‘Nemesis’ by Philip Roth is a short and all consuming novel about the summer of 1944 in New York when an outbreak of polio strikes. Given the recent pandemic this is a ‘dare you’ to read novel that looks beyond the disease. Written by the award winning author Philip Roth in 2010 (recently deceased, 2018) 'Nemesis' is studied by schools as a modern classic and is a powerful and profound read that will shake up your book club.

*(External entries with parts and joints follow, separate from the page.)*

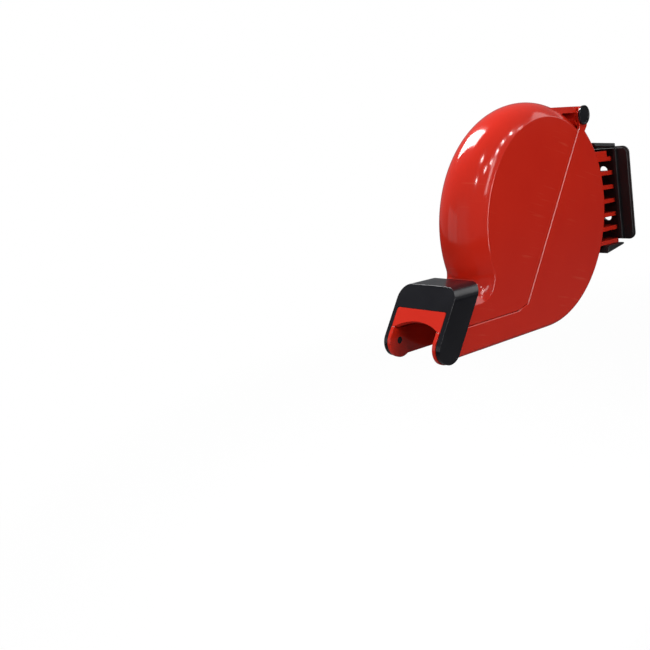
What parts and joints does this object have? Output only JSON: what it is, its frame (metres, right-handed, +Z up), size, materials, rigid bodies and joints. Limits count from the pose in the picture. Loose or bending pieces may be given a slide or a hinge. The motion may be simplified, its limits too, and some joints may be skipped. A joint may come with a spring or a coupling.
{
  "type": "take a number ticket dispenser",
  "caption": "Wall-mounted snail-shaped ticket dispenser: hinged domed cover, rear cup with jaw and ears, black nose bow, loose ticket roll, clip-on wall bracket",
  "frame": {"origin": "centre of the wall bracket's rear face, which lies on the wall", "axes": "+Y into the wall, +X to the right for someone facing the wall, +Z up"},
  "size_m": [0.0864, 0.3126, 0.218],
  "materials": {
    "casing_red": "glossy moulded red plastic",
    "trim_black": "glossy moulded black plastic",
    "bracket_black": "satin moulded black plastic",
    "ticket_paper": "matt uncoated ticket paper",
    "core_board": "wound grey-brown board"
  },
  "bodies": {
    "bracket": {"wall_plate": "bracket_black", "bracket_hood": "bracket_black", "bracket_cradle": "bracket_black", "bracket_rail_left": "bracket_black", "bracket_rail_right": "bracket_black"},
    "base": {"base_shell": "casing_red", "base_side_left": "casing_red", "base_side_right": "casing_red", "ear_left": "casing_red", "ear_right": "casing_red", "comb_rib_1": "casing_red", "comb_rib_2": "casing_red", "comb_rib_3": "casing_red", "comb_rib_4": "casing_red", "comb_rib_5": "casing_red", "comb_rib_6": "casing_red", "comb_rib_7": "casing_red", "clip_tongue": "casing_red", "hinge_pin_left": "trim_black", "hinge_pin_right": "trim_black", "latch_stud_left": "trim_black", "latch_stud_right": "trim_black"},
    "cover": {"cover_shell": "casing_red", "cover_side_left": "casing_red", "cover_side_right": "casing_red", "front_plate": "casing_red", "hinge_bridge": "casing_red", "guide_rib_left": "casing_red", "guide_rib_right": "casing_red", "nose_bow": "trim_black"},
    "roll": {"ticket_roll": "ticket_paper", "roll_core": "core_board"}
  },
  "joints": [
    {"name": "bracket_slide", "type": "slide", "parent": "bracket", "child": "base", "axis": [0, -0.986, 0.1668], "range_m": [0, 0.045]},
    {"name": "cover_hinge", "type": "hinge", "parent": "base", "child": "cover", "pos_m": [0, -0.05316, 0.09065], "axis": [-1, 0, 0], "range_deg": [0, 95]},
    {"name": "roll_spin", "type": "hinge", "parent": "base", "child": "roll", "pos_m": [0, -0.1287, -0.01203], "axis": [1, 0, 0], "continuous": true}
  ]
}
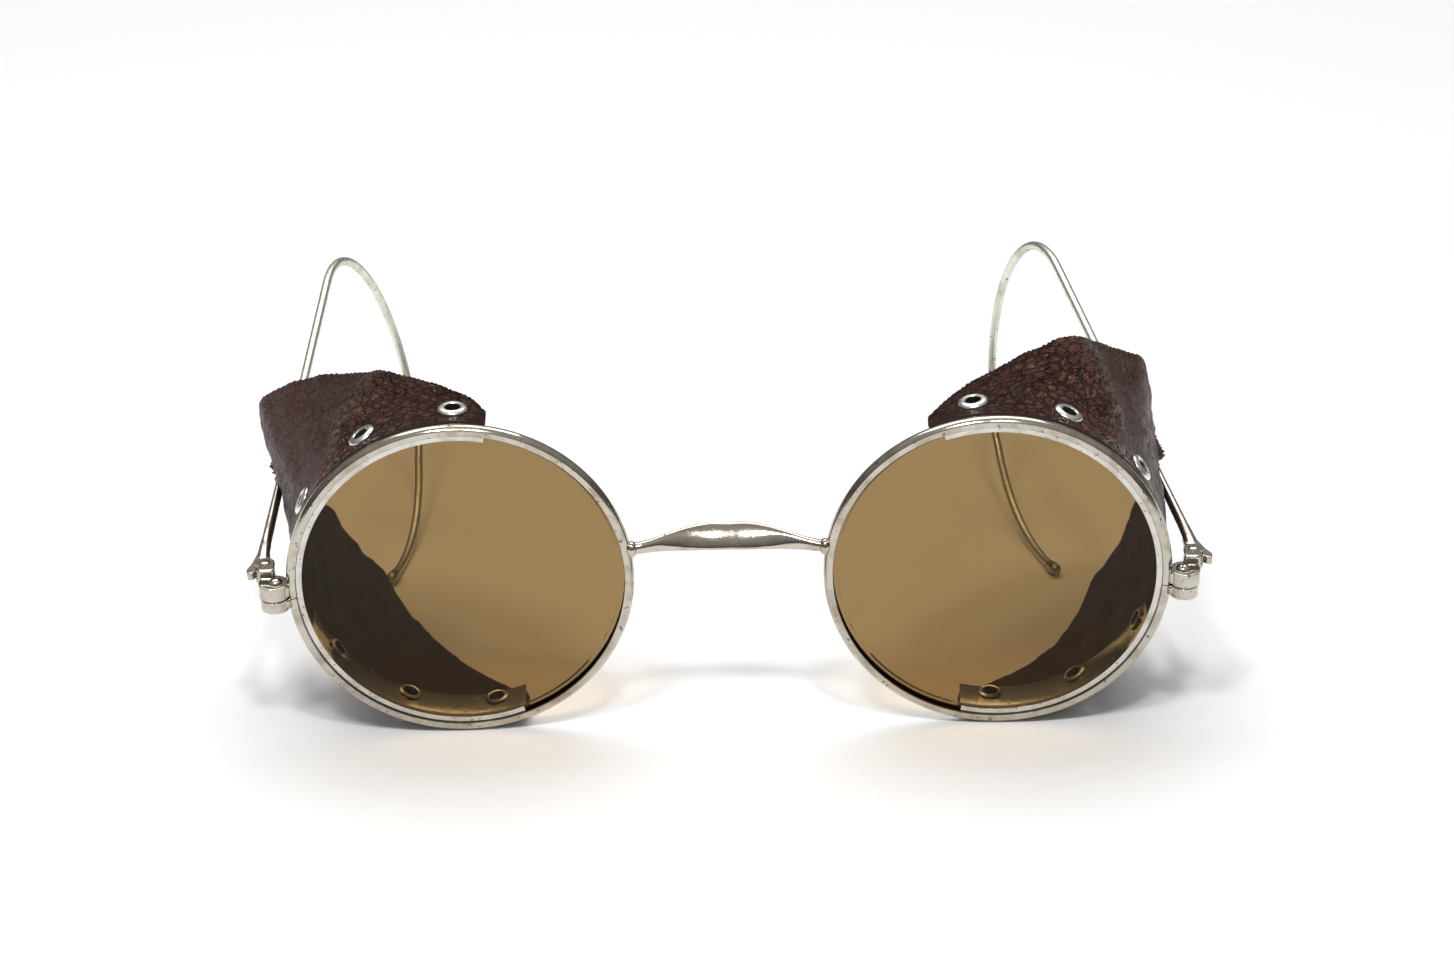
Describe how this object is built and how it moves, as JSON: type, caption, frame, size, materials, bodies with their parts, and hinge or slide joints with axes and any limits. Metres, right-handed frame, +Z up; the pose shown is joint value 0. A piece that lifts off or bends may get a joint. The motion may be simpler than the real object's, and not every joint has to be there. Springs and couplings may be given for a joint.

‘Nemesis’ opens on a sweltering hot day in Newark, in the grip of a terrifying epidemic. The reader is introduced to Bucky Cantor, a young fit playground director at a Jewish school who is proud of his duties and charge of children but equally embarrassed by his poor eye sight that has excluded him from serving in the war alongside his friends. Bucky lives and works in a tightly knit community and the reader follows events as the impact of polio begins to affect those around him. We are quickly drawn into Bucky’s story who becomes caught up with the unexpected consequences and responsibilities of his playground duties. As polio begins to take a grip, Bucky’s love interest, Marcia, beckons him to join her at her polio-free summer camp to escape. Bucky also faces a spiritual crisis, asking himself why God would allow innocent children to be maimed and die of polio. The story revolves around Bucky’s responsibilities, as he sees it, becomes greater - is this hubris or nemesis?
The Den enjoyed the pace and character development which were clearly defined with the author’s own voice setting the tone, questioning their actions and thoughts. Roth fans will not be disappointed with ‘Nemesis’ and if it is your first Roth novel we invite you to try his Pulitzer Prize winning book ‘The Human Stain’ next - reviewed in the Den library.